**Your objective**: For this exercise, write out exactly, and only, the lines running from the line that contains "rubber_foot(side)" through the line that contains "before = set(bpy.data.objects)".

======== Dataset content ========

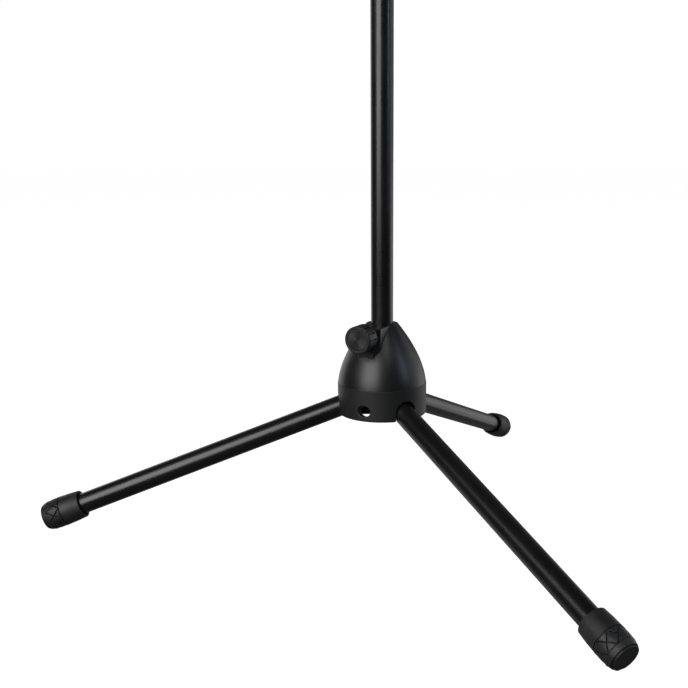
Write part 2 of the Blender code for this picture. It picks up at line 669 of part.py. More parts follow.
def apply_and_shade():
    """Bake each part's modifiers and shade its round faces smooth."""
    bpy.context.view_layer.update()
    graph = bpy.context.evaluated_depsgraph_get()
    solids = [item for item in PARTS.objects if item.type == "MESH"]
    baked = {item: bpy.data.meshes.new_from_object(item.evaluated_get(graph)) for item in solids}
    for item, mesh in baked.items():
        item.modifiers.clear()
        item.data = mesh
        mesh.shade_smooth()
        mesh.set_sharp_from_angle(angle=math.radians(35))


def build():
    hub_dome()
    hub_ring()
    tube_bush()
    ring_screws()
    boss_insert()
    clamp_pad()
    clamp_screw()
    clamp_knob()
    knob_cap()
    for side in LEG_AZIMUTHS:
        pivot_bolt(side)
        pivot_nut(side)
        leg_tube(side)
        leg_plug(side)
        rubber_foot(side)
    lower_tube()
    tube_plug()
    clutch_body()
    clutch_collet()
    clutch_grip()
    upper_rod()
    rod_guide()
    rod_stud()
    peg_base()
    felt_ring()
    peg_cone()
    peg_nut()
    peg_tip()
    apply_and_shade()


build()
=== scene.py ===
"""Looks of the folding trumpet stand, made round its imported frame.

Metres, +Z up. Turned pieces are modelled along their own Z axis and placed on the frame's axes.
"""
import json
import math

import bmesh
import bpy
import numpy as np
from mathutils import Matrix, Vector, noise
from mathutils.geometry import delaunay_2d_cdt

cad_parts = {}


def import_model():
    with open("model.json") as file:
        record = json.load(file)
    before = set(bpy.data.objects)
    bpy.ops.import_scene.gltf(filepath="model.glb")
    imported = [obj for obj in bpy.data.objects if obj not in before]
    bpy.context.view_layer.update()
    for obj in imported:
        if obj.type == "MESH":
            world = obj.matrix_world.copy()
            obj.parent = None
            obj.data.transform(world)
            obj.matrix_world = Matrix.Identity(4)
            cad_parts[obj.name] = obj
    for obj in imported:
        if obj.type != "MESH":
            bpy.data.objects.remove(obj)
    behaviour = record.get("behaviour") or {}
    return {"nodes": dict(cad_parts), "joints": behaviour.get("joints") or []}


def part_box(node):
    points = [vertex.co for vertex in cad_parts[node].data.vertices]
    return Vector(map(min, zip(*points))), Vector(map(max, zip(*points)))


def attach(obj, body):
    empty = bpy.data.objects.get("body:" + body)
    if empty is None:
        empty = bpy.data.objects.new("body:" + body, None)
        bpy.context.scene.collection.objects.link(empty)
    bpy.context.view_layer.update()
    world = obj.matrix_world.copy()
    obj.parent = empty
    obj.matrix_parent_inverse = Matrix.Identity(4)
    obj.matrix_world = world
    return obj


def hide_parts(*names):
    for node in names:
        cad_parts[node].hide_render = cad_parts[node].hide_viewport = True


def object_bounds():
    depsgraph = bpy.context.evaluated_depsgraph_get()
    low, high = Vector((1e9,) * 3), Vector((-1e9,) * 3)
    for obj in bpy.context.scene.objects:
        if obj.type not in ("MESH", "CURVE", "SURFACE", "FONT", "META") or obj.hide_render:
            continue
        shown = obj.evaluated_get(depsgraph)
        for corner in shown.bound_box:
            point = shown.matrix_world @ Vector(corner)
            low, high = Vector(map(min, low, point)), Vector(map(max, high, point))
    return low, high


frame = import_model()

CAD_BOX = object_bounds()
NODES = frame["nodes"]
JOINTS = {joint["name"]: joint for joint in frame["joints"]}
LEG_SIDES = ("rear", "left", "right")

# Places read from the frame
KNOB_AXIS_POINT = Vector(JOINTS["knob_turn"]["pos_m"])
HUB = Vector((KNOB_AXIS_POINT.x, KNOB_AXIS_POINT.y, 0.0))
RING_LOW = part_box("hub_ring")[0].z
DOME_LOW, DOME_TOP = (corner.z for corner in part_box("hub_dome"))

# Design sizes that the frame's boxes don't give
CLEARANCE = 0.0003
SEAM_SHADOW = 0.00002
SEAM_STEP = 0.00030
HUB_RADIUS = 0.0406
RING_WALL = 0.0036
DOME_TOP_RADIUS = 0.0144
DOME_LOWER_HANDLE = 0.0383
DOME_UPPER_HANDLE = 0.0284
DOME_WALL = 0.0034
DOME_CAVITY_TOP = 0.176
BORE_RADIUS = 0.01035
BUSH_SEAT_RADIUS = 0.0119
BOSS_FRONT = 0.0313
BOSS_SHOULDER = 0.0255
BOSS_HALF_WIDTH = 0.012
BOSS_FRONT_HALF_WIDTH = 0.007
BOSS_LOW = 0.1612
SLOT_HALF_WIDTH = 0.0101
CHEEK_INNER = 0.0099
CHEEK_OUTER = 0.0129
SLOT_TOP = 0.1277
WEB_LOW = 0.1337
STOP_RADIUS = 0.0142
STOP_TOP = 0.1143
PIVOT_REACH = 0.0224
PIVOT_HEIGHT = JOINTS["rear_leg_fold"]["pos_m"][2]
BOLT_RADIUS = 0.0025
ACCESS_RADIUS = 0.00515
RING_SCREW_REACH = 0.029
RING_SCREW_AZIMUTHS = (30.0, 150.0, 270.0)
KNOB_GROOVES = 12
KNOB_PHASE = 0.5
KNOB_HEAD_SEAT = 0.0378
M8_BORE = 0.0043
LEG_RADIUS = 0.00955
LEG_WALL = 0.0012
FOOT_LENGTH = 0.036
FOOT_FLOOR = 0.0065
FOOT_DIAMONDS = 8
FOOT_TWIST = math.radians(-13.5)
FOOT_HOLE_ANGLE = math.radians(102)
CLUTCH_FLUTES = 12
FLUTE_HALF_WIDTH = 0.0019
FLUTE_DEPTH = 0.0011
CONE_LOW_RADIUS = 0.026
CONE_TOP_RADIUS = 0.011
CONE_WALL = 0.0025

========

**Completed task**:
        rubber_foot(side)
    lower_tube()
    tube_plug()
    clutch_body()
    clutch_collet()
    clutch_grip()
    upper_rod()
    rod_guide()
    rod_stud()
    peg_base()
    felt_ring()
    peg_cone()
    peg_nut()
    peg_tip()
    apply_and_shade()


build()
=== scene.py ===
"""Looks of the folding trumpet stand, made round its imported frame.

Metres, +Z up. Turned pieces are modelled along their own Z axis and placed on the frame's axes.
"""
import json
import math

import bmesh
import bpy
import numpy as np
from mathutils import Matrix, Vector, noise
from mathutils.geometry import delaunay_2d_cdt

cad_parts = {}


def import_model():
    with open("model.json") as file:
        record = json.load(file)
    before = set(bpy.data.objects)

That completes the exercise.